Friday 16 December 2016

A Funny Thing Happened ...

I promised last week - having nothing specific in mind - that this post would be more light-hearted.  And so it has worked out.  A number of 'funny' things have happened this week, some in one sense, some in another.

It all began, I suppose, in church last weekend when a lady told me about an accident that had befallen her husband a couple of weeks ago.  He had stepped awkwardly off a kerb, twisted and fallen and suffered a badly sprained ankle.  At least I think that's what happened.  The end result was that a flat-pack desk that had been bought for his newly-decorated study was in the garage and not where it was intended to be.  I offered to help if required and a couple of days later after an exchange of text messages, arrived on their doorstep.

The erection of the desk went well; the main problem was the carrying of the pack into the study and man-handling the parts as necessary to effect the assembly.  After coffee and a chat, I was easily persuaded to assist in the removal of a sofa from the lounge into the study.  His wife and I got it onto its end and were manoeuvring it through the first of the two doorways when it lurched and pushed my knuckle into the door.  I thought no more of it until the exercise was completed and I checked my knuckle for damage.

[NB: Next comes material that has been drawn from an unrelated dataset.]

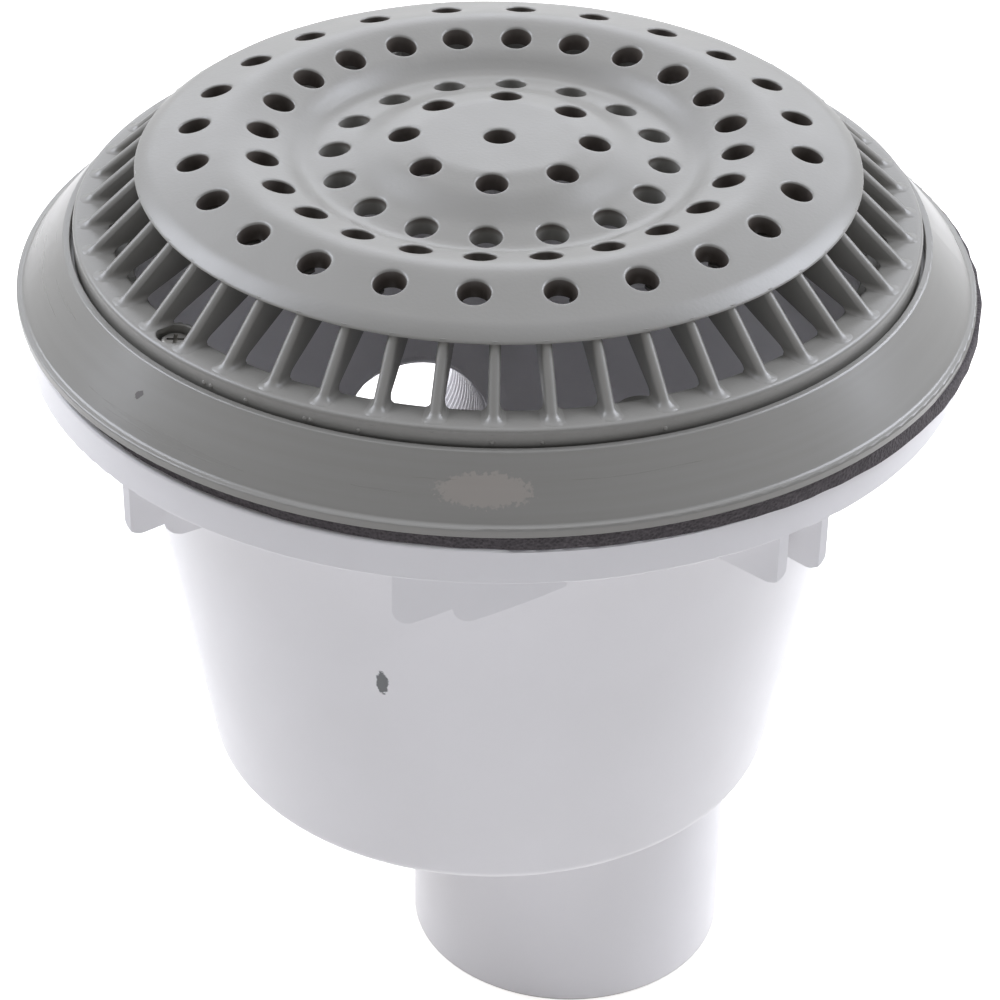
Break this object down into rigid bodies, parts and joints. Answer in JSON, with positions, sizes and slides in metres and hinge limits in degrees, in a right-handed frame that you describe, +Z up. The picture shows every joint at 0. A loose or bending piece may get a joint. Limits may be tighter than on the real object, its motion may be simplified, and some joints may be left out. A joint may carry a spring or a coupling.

The knuckle itself was intact but, blood was oozing fairly freely from a cut on the inside of the joint, where the impact had forced the corner of the sofa into it.  First aid was readily applied to my middle finger amidst the subdued mirth that the church's health and safety officer (me) had been injured and there was no accident book on hand in which to record the fact. I just had to be careful the following morning, when questioned as to its recovery, how I gestured that it hadn't fallen off overnight!

One of the relaxing amusements in my solo life is a snooker app on my tablet.  I just wish I were as clever with cue and balls on a real table as I am electronically.  The other night I hooted with laughter at my achievement. Being caught in a snooker, I realised that, not only could I just see the edge of the object ball but if I were to hit with sufficient energy the small edge I was offered, it should go into a pocket.  Taking careful aim, I let fly with as much force as the app would allow.  Crack!  The object ball moved only a short distance, albeit in the right direction, while in a flash my cue ball had struck a cushion and belted directly into the far pocket!

For months, now, I have slept badly because of what had been diagnosed as maxillary sinusitis.  During the summer I had been told that it is due to an allergy to pollen and that, as a 'Garden City', my home town is prone to this problem.  One doctor advised with a smile, "For a cure, you would have to move ... South America would be effective!"  Thanks to the prescribed medication, I enjoyed a few weeks' relief but, for the last couple of weeks, things have been just as bad as before.  This morning, for example, I was awake at 4.15, finished the overnight washing run, set the resulting wet clothes to dry and went back to bed where, as if at night, I read until about 6.0 before settling down for sleep once more.  When I eventually got up and finished breakfast about 9.30, it was with the washing all dry and ironing queuing up for attention when my errands were complete.

I ask you ... pollen? ... in December?  I've just made an appointment to ask my doctor for a second opinion!

This morning, I made my annual pre-Christmas pilgrimage to my local Waitrose.  My records tell me I didn't go last year; I must have been too preoccupied with my new car and the final onset of full retirement.  One of my credit cards gives me vouchers that I can spend there and, while I was working I used it for the servicing of the van and for the biggest item of expenditure, its insurance.  Hence a pile of vouchers has built up ... all amazingly with no expiry date!  When I first enjoyed this benefit, I was like a kid in a sweet-shop, piling up my basket with luxury items I wouldn't otherwise feel justified in buying.  It was noticeable this year, though - whether through retirement (and hence a much reduced likelihood of replenishing the stock of vouchers) or as a result of price increases following the summer's Brexit vote - that my shopping was more focused on things I would buy anyway, like bread, tea, spreads and spaghetti.

The week's final smile came when I returned to town this afternoon for a forgotten essential.  I found a cheque - valid, and in date - laying on the pavement in front of me.  I looked around to see if anyone showed signs of having dropped it but saw no likely candidate.  I decided that my choice lay between putting it back where I'd found it - hoping that the owner would discover the loss and return before fate, wind or ill fortune should overtake it - and taking it to a bank.  The bank upon which it was drawn has a branch in the town, only a few hundred yards away, so I took it there.

The cashier heard my tale with some incredulity and at first said there was nothing that could be done.  I pointed out that it was made out to an individual, who would probably like this sum in her account for Christmas.  I indicated that the cheque was drawn on this bank, and made the suggestion that its discovery could at least be reported to the drawer, so she consulted the manager.  After what seemed a long while, she returned to thank me for bringing it in and reported the manager's opinion, which coincided with my own.  Whether the cheque went straight into the bin as soon as my back was turned, I know not.  My reward was the smug satisfaction of having done 'the right thing'.

So many 'funny things' ... and not a Forum in sight!